If this is what he believes about the foundations of democracy – that mere money will bribe politicians to stay out of trouble – then there are few moral imperatives that guide his stewardship of the press. It is okay for Fox News in the United States to hire Republican presidential candidates and give them a nationwide forum while – in Fox’s famous slogan – they report, the viewers decide. It is okay for a putatively neutral news organization to virtually dictate who will be in power in the UK.

It was okay for him to make a fire-breathing speech in 1993 to London advertising executives that communications technology would allow dissidents to bypass state controlled media and that satellite broadcasting would make it possible “for information-hungry residents of many closed societies to bypass state-controlled television channels. … The Bosnian Serbs can't hide their atrocities from the probing eyes of BBC, CNN and Sky News cameras … the extraordinary living standards produced by free-enterprise capitalism cannot be kept secret.”

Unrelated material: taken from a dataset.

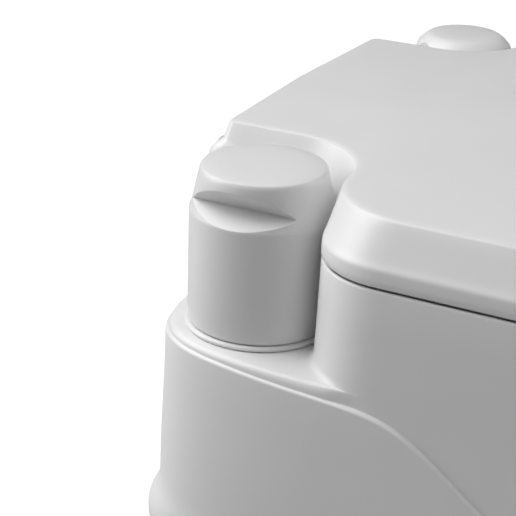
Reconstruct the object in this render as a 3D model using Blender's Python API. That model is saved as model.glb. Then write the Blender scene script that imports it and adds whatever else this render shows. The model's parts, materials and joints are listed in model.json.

But it also appears to have been okay to cravenly back away from that statement when it appeared that it enraged the Chinese authorities who had direct control over his Star TV footprint in Asia, and to court them in every way possible. He dropped the BBC from programming after he heard that BBC news offended the Chinese government, then tried to claim it was a business decision. A Murdoch subsidiary purchased the rights to a book by Deng Xiaoping’s youngest daughter her father.

None of it worked. The Chinese figured that out.

It would be inimical – unthinkable -- for any government to order the divestment of any enterprise having to do with a free press, no matter how odious, and a lot of Murdoch’s various media enterprises are odious in that they have interfered with the free and fair operation of democracy in at least three countries by scandalous and biased reporting designed to further his business interests. But maybe it is time for the heretofore toothless board of directors of News International to take a look at where he has got them. That is what boards of directors are for.